» What needs to be done: Begin with the line that contains "# ---- Time card" and end with the line that contains "record = json.load(file)": copy that span of lines exactly, and nothing outside it.
※ ※ ※
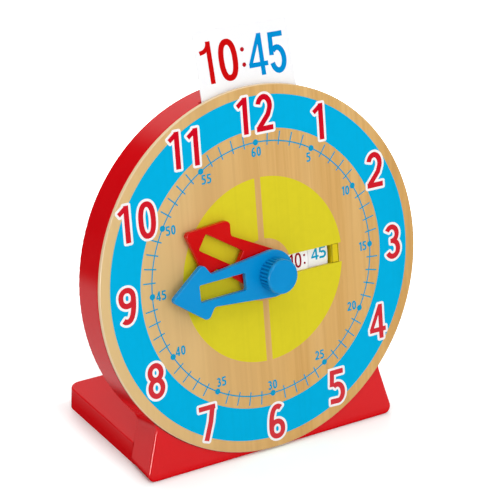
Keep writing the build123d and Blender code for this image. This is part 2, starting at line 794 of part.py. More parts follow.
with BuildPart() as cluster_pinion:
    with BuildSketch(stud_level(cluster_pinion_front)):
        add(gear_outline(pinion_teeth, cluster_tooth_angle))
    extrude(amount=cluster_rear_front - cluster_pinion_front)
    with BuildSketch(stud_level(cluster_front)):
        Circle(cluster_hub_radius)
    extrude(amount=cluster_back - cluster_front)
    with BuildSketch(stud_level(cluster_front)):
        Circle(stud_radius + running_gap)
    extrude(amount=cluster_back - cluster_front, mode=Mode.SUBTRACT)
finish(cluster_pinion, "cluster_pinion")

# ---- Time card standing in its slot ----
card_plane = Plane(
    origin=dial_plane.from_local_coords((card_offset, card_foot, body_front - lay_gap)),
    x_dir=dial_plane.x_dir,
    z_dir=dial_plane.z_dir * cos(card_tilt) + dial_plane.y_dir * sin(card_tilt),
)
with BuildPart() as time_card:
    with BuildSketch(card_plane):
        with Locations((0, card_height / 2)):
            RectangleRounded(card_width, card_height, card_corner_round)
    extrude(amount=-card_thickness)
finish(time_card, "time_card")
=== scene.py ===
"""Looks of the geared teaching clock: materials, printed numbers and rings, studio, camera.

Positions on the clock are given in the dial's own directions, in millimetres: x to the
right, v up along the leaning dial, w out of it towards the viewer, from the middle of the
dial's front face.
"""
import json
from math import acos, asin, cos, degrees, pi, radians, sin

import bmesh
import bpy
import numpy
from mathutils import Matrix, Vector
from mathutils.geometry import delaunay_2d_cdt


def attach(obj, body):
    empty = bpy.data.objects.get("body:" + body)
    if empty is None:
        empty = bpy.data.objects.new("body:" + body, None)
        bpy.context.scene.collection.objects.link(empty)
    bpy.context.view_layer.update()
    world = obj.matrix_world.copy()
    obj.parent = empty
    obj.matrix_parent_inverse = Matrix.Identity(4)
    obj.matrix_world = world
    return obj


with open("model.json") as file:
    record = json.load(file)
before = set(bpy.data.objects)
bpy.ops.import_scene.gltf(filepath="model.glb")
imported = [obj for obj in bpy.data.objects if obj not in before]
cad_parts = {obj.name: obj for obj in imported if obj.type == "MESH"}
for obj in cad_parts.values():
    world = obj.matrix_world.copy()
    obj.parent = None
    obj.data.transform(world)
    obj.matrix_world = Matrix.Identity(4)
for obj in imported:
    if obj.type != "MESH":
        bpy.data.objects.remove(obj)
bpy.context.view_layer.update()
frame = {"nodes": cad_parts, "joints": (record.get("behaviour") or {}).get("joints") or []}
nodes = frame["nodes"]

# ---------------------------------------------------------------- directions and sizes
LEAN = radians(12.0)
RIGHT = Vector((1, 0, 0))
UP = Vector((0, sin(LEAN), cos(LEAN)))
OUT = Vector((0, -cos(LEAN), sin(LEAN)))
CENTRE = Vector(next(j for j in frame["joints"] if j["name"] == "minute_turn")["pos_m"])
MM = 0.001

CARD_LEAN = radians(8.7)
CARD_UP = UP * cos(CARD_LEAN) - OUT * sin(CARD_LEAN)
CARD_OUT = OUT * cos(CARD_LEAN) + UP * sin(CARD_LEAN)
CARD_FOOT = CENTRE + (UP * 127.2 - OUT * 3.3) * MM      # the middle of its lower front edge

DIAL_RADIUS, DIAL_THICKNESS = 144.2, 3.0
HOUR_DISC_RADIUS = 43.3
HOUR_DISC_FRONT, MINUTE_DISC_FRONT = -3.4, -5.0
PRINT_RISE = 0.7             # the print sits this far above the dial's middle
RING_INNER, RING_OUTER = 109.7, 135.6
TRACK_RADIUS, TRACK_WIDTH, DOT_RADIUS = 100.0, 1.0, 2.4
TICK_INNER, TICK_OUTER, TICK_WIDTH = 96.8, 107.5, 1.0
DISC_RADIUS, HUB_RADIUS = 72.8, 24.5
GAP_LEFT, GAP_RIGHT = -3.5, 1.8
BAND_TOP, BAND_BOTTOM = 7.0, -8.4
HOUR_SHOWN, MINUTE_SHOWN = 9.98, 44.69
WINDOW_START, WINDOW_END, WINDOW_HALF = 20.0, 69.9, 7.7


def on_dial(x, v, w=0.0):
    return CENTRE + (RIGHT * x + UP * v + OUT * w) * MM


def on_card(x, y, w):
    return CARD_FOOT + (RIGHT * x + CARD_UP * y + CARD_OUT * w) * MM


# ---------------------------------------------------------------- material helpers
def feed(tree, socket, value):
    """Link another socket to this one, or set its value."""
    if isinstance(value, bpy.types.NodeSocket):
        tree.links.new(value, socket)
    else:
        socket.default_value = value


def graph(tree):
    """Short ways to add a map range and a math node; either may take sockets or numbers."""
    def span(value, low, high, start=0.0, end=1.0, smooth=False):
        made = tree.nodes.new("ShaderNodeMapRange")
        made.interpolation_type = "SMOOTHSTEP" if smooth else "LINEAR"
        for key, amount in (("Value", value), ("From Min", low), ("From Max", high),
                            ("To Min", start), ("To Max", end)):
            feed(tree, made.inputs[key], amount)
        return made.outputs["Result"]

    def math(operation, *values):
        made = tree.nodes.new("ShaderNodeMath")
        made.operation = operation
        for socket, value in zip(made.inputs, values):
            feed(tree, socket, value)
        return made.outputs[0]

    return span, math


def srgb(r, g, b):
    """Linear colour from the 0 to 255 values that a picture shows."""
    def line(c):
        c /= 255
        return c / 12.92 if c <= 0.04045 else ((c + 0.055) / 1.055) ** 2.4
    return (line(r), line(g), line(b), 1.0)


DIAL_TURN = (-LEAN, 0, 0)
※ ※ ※
» Solution to this problem:
# ---- Time card standing in its slot ----
card_plane = Plane(
    origin=dial_plane.from_local_coords((card_offset, card_foot, body_front - lay_gap)),
    x_dir=dial_plane.x_dir,
    z_dir=dial_plane.z_dir * cos(card_tilt) + dial_plane.y_dir * sin(card_tilt),
)
with BuildPart() as time_card:
    with BuildSketch(card_plane):
        with Locations((0, card_height / 2)):
            RectangleRounded(card_width, card_height, card_corner_round)
    extrude(amount=-card_thickness)
finish(time_card, "time_card")
=== scene.py ===
"""Looks of the geared teaching clock: materials, printed numbers and rings, studio, camera.

Positions on the clock are given in the dial's own directions, in millimetres: x to the
right, v up along the leaning dial, w out of it towards the viewer, from the middle of the
dial's front face.
"""
import json
from math import acos, asin, cos, degrees, pi, radians, sin

import bmesh
import bpy
import numpy
from mathutils import Matrix, Vector
from mathutils.geometry import delaunay_2d_cdt


def attach(obj, body):
    empty = bpy.data.objects.get("body:" + body)
    if empty is None:
        empty = bpy.data.objects.new("body:" + body, None)
        bpy.context.scene.collection.objects.link(empty)
    bpy.context.view_layer.update()
    world = obj.matrix_world.copy()
    obj.parent = empty
    obj.matrix_parent_inverse = Matrix.Identity(4)
    obj.matrix_world = world
    return obj


with open("model.json") as file:
    record = json.load(file)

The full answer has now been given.